We knew the importance of cash to the business model and that the availability of capital was a key objective of the organization. To this point, we determined that it made strategic sense to not aim for higher levels of service at the cost of higher inventories or additional, specialized SKU’s. Further consideration was given regarding the tradeoff inherent with larger orders that have longer lead times, i.e. they save upfront costs but risk tying up cash in inventory if it is not sold quickly.

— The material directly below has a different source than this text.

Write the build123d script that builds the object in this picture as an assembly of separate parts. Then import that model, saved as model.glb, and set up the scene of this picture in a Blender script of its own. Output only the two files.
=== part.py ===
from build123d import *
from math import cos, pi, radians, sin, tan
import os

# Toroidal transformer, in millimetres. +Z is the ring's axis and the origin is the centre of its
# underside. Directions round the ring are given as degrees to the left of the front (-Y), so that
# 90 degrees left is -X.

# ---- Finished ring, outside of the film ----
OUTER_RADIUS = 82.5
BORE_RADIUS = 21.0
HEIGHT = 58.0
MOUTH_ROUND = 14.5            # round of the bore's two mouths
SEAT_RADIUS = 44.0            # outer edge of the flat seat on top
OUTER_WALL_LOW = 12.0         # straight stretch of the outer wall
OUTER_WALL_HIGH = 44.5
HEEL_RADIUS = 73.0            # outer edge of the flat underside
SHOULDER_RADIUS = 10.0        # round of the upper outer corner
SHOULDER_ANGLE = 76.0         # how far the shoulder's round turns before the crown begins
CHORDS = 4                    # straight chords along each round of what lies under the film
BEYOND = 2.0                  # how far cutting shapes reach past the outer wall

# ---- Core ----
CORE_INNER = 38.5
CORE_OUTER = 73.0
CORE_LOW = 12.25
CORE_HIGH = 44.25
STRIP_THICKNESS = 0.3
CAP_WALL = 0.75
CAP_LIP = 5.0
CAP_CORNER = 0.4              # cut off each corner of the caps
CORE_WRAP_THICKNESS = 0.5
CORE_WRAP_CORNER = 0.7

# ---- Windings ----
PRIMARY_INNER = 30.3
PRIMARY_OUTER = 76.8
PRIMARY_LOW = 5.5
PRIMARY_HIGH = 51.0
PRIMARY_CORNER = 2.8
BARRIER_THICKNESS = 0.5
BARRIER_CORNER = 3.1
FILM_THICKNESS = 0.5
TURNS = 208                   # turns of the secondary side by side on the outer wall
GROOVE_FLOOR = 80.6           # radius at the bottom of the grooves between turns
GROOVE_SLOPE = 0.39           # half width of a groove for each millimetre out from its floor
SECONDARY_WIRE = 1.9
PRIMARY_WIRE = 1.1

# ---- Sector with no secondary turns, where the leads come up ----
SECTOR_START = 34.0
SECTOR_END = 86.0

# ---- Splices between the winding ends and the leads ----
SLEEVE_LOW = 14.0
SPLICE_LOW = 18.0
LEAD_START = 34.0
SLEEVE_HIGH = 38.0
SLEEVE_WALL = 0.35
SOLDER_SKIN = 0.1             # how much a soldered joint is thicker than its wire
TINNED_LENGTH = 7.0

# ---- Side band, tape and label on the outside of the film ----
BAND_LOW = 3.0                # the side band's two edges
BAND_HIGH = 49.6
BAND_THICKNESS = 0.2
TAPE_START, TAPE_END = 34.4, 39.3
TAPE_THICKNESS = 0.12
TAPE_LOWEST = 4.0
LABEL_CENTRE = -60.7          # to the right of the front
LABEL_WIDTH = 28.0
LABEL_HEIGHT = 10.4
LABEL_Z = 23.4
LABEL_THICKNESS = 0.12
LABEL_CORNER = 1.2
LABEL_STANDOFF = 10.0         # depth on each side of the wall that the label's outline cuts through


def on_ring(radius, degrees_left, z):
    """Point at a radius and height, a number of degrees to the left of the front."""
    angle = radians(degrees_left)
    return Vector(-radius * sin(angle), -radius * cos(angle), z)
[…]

After the initial focus on data, visibility, and decision making, attention was given to people, process, and technology. By the end of the first full year of the project, we defined and created specialized roles and hired new planners and a data architect to augment the current team, and went live with an advanced planning system (APS). We used clustering methods to help segregate items and customers which allowed us not only to focus planning resources on the most important items, but to do SKU rationalization to eliminate poor performing items. We now had a planner focused on eCommerce and began forecasting weekly using a combination of traditional methods and new models such as decision trees using external data. One example of external data is social media comments about new products which we used to predict through sell through post-launch.

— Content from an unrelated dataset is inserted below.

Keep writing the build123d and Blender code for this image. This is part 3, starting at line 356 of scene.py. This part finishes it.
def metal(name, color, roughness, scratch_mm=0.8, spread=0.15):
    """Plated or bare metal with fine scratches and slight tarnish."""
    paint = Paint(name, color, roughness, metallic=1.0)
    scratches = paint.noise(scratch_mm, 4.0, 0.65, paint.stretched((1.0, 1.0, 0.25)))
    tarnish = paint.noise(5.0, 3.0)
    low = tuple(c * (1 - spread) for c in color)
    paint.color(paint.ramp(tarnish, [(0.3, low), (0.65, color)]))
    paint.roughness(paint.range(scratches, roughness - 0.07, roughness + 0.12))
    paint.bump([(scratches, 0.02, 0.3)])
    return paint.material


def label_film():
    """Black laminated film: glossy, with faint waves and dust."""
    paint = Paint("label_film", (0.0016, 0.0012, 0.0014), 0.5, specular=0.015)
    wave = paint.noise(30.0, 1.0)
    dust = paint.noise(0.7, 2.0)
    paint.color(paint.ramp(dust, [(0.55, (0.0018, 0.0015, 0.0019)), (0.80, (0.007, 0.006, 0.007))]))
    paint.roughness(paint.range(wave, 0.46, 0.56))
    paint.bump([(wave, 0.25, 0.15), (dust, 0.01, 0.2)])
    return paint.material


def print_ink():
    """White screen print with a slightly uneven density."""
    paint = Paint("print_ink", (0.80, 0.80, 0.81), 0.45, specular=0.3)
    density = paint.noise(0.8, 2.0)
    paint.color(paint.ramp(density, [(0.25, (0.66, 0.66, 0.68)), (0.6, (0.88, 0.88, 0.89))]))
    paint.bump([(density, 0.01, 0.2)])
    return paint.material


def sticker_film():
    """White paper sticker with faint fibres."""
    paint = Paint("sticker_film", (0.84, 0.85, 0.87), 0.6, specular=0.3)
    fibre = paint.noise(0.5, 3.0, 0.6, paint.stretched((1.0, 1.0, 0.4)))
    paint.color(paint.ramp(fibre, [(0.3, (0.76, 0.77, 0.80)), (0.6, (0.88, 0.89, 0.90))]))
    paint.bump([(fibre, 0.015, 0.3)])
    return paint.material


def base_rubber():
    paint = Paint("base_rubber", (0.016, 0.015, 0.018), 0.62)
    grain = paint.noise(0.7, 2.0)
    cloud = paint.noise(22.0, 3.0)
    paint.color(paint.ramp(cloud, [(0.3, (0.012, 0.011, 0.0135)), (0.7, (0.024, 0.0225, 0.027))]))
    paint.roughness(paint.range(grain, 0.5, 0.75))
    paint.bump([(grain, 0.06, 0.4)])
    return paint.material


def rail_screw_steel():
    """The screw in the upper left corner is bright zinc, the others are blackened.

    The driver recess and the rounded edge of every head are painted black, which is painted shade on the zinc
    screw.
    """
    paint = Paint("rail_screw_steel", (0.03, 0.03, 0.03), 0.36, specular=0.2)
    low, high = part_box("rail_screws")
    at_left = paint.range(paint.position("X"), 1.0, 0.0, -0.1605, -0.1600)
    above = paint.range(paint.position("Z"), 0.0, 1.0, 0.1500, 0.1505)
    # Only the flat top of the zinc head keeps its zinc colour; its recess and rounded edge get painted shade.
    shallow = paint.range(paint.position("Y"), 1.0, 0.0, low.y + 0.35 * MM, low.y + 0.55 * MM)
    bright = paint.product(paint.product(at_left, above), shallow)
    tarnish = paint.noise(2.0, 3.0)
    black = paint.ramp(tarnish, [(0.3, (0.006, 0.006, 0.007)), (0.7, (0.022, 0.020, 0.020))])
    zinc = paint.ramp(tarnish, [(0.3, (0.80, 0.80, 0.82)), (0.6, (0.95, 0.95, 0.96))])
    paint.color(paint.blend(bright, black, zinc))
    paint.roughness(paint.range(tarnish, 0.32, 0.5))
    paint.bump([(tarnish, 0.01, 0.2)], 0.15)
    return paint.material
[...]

The results came with much coordination, collaboration, challenges, and success. Due to these efforts, this company by the end of the second year saw a 10% improvement in fill rates, a 26% improvement in forecast accuracy, a 19% reduction in some supply chain costs, and an 11% reduction in excess inventory. Add to this real time visibility into data and new insights, they had a much better way to manage their business. Significantly, we saw a return on investment of the entire transformation project in less than 14 months. The company continues to be a leader in their industry and is taking full advantage of the changing consumer landscape.